Practical Takeaway: Before choosing the Lowe's card for a specific purchase, calculate the total cost under each financing option being considered. Many online calculators can compare promotional financing against standard credit cards, personal loans, and cash payment scenarios. This mathematical comparison often reveals that the Lowe's card's promotional periods offer significant savings compared to alternatives.

Managing Your Lowe's Synchrony Account Responsibly

Successfully navigating the Lowe's Synchrony card requires understanding responsible account management practices that protect both your financial health and your credit profile. Account management involves more than simply making payments; it encompasses monitoring promotions, understanding terms, and avoiding common pitfalls that lead to unexpected charges.

Payment management becomes particularly important with deferred-interest promotions.
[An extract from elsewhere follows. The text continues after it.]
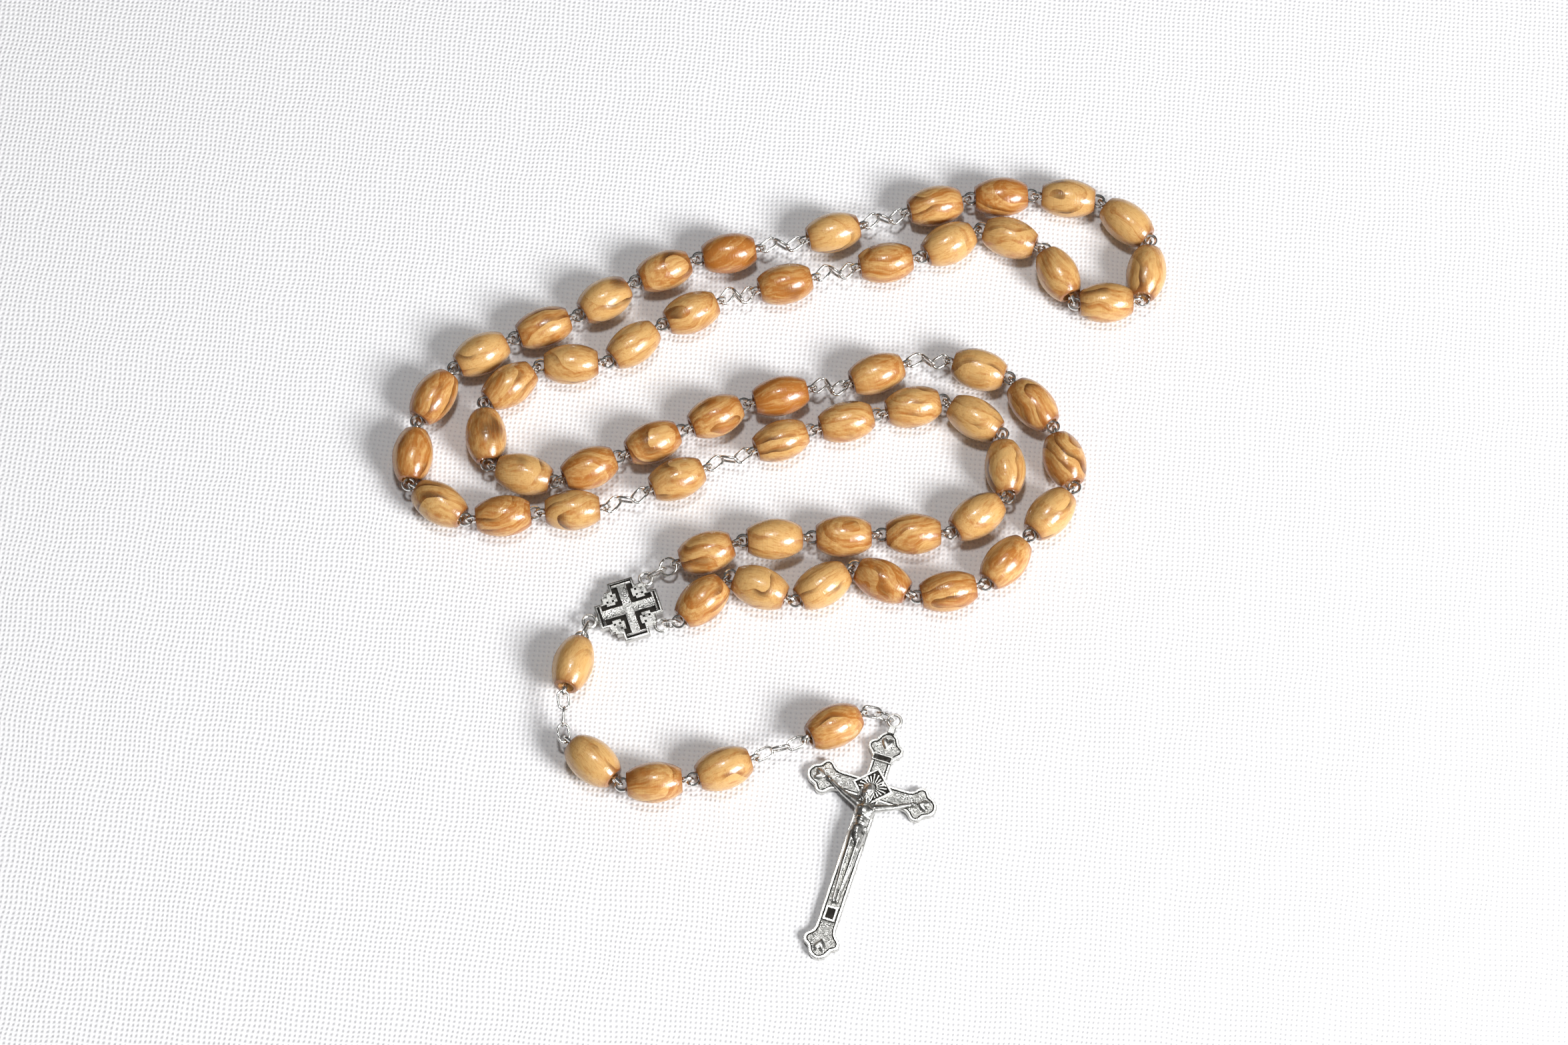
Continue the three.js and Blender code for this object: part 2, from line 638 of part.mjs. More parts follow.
const upperPivot = ringPivot(MEDAL_RING_ACROSS, MEDAL_RING_ACROSS, LOOP_ROUTE[0]);
const lowerPivot = ringPivot(MEDAL_RING_ACROSS, -MEDAL_RING_ACROSS, LOOP_ROUTE.at(-1));
const loop = loopStretches();

// The loop is opened at one pivot, after the first two beads of the third decade.
const openAt = 1 + loop.findIndex((stretch) => stretch.open);
const upperArm = settle(loop.slice(0, openAt));
const lowerArm = settle(loop.slice(openAt).reverse());
lowerArm.forEach((stretch) => stretch.spans.reverse());
const loopPivots = closedPivots([upperPivot, ...LOOP_ROUTE, lowerPivot], loop);
lowerArm.forEach((stretch) => stretch.spans.reverse());
strand(loopPivots, upperArm);
strand([...loopPivots].reverse(), lowerArm);

const pendant = settle(pendantStretches());
const pendantPivot = ringPivot(-MEDAL_RING_BELOW, 0, PENDANT_ROUTE[0]);
const pendantPivots = closedPivots([pendantPivot, ...PENDANT_ROUTE], pendant);
const lastRing = strand(pendantPivots, pendant);

// The crucifix swings about the upright wire of its jump ring, which passes its flat ring.
const crucifixTurn = new THREE.Matrix4().makeRotationZ(CRUCIFIX_HEADING - Math.PI / 2);
const ringAlong = new THREE.Vector3().setFromMatrixColumn(lastRing.far, 0).setZ(0).normalize();
const wirePoint = new THREE.Vector3().setFromMatrixPosition(lastRing.far);
const ringCentre = wirePoint.clone().addScaledVector(ringAlong, BAIL_RADIUS - SPACING).setZ(0);
const crucifixPlace = crucifixTurn.setPosition(ringCentre);
const cross = named('crucifix', { geometry: crucifix(), place: crucifixPlace }, antique);
hang(lastRing.end, cross, new THREE.Matrix4().makeRotationX(Math.PI / 2).setPosition(wirePoint));

// The origin is on the table, under the middle of everything.
const box = new THREE.Box3().setFromObject(rosary, true);
const middle = box.getCenter(new THREE.Vector3());
rosary.position.set(-middle.x, -middle.y, -box.min.z);

export default rosary;
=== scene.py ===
import json
import math
import random

import bmesh
import bpy
from bmesh.types import BMEdge, BMFace, BMVert
from mathutils import Matrix, Vector, noise

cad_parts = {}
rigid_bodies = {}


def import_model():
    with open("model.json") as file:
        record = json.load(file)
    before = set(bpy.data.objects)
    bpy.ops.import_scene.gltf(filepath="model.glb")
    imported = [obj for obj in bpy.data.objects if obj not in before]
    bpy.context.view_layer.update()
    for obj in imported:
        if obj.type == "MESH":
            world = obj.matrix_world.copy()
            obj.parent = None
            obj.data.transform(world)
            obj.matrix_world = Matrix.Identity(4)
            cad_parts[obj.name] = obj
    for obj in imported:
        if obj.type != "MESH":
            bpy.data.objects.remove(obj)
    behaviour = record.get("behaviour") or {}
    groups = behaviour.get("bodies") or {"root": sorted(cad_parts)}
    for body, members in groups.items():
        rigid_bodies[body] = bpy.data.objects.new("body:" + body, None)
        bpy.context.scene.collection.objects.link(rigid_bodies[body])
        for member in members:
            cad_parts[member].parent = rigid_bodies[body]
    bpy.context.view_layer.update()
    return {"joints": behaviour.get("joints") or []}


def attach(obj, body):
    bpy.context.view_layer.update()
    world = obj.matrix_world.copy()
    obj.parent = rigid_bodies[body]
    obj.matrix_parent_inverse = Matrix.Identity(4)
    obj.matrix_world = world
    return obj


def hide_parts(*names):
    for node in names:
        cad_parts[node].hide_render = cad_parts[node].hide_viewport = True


for leftover in list(bpy.data.objects):
    bpy.data.objects.remove(leftover)
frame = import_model()


# ---- how the strands lie ----
# A rosary is one loop of five decades of beads on wire eye pins, closed by a centre medal, and
# a short pendant that ends in a crucifix. Pins, links and rings hang in each other's eyes, and
# "upright" eyes take turns with flat ones. Here the run of every strand is worked out in
# millimetres, outwards from the medal, so that each piece knows its two pivots.

PIN_LENGTH = 12.9
EYE_RADIUS = 1.05
SPACING = 0.9
LINK_LENGTH = 3.3
MEDAL_LINK_LENGTH = 3.6
RING_DIAMETER = 3
CRUCIFIX_RING_LENGTH = 3.4
BAIL_RADIUS = 1.1
MEDAL_PLACE = Matrix.Translation((-26.6, -9.7, 1)) @ Matrix.Rotation(math.radians(18), 4, "Z")
MEDAL_BAIL_HEIGHT = 0.8
MEDAL_RINGS = {"upper": (4.5, 4.5), "lower": (4.5, -4.5), "pendant": (-7, 0)}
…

Unlike traditional credit cards where any payment toward the balance reduces future interest, deferred-interest promotions typically require payment in full by the deadline to avoid retroactive interest charges. This creates a critical difference from standard credit card usage. Some consumers discover too late that a promotional balance of $5,000 suddenly incurs several hundred dollars in interest charges because they paid most but not all of the balance by the deadline.

Setting up automatic payments can help ensure promotional deadlines don't slip past unnoticed. However, automatic payments should equal or exceed the promotional balance, not just the minimum payment requirement. The minimum payment on a deferred-interest promotion often represents only a small fraction of the total balance, meaning a customer could pay minimums throughout the promotional period and still owe the full balance on the final day.

Credit utilization represents another important management consideration. Credit scoring models examine the ratio between a customer's available credit and their current balance. High utilization rates—particularly exceeding 30% of total available credit—can negatively impact credit scores. Managing the Lowe's card balance, especially when carrying large promotional purchases, helps maintain healthy credit utilization across all accounts.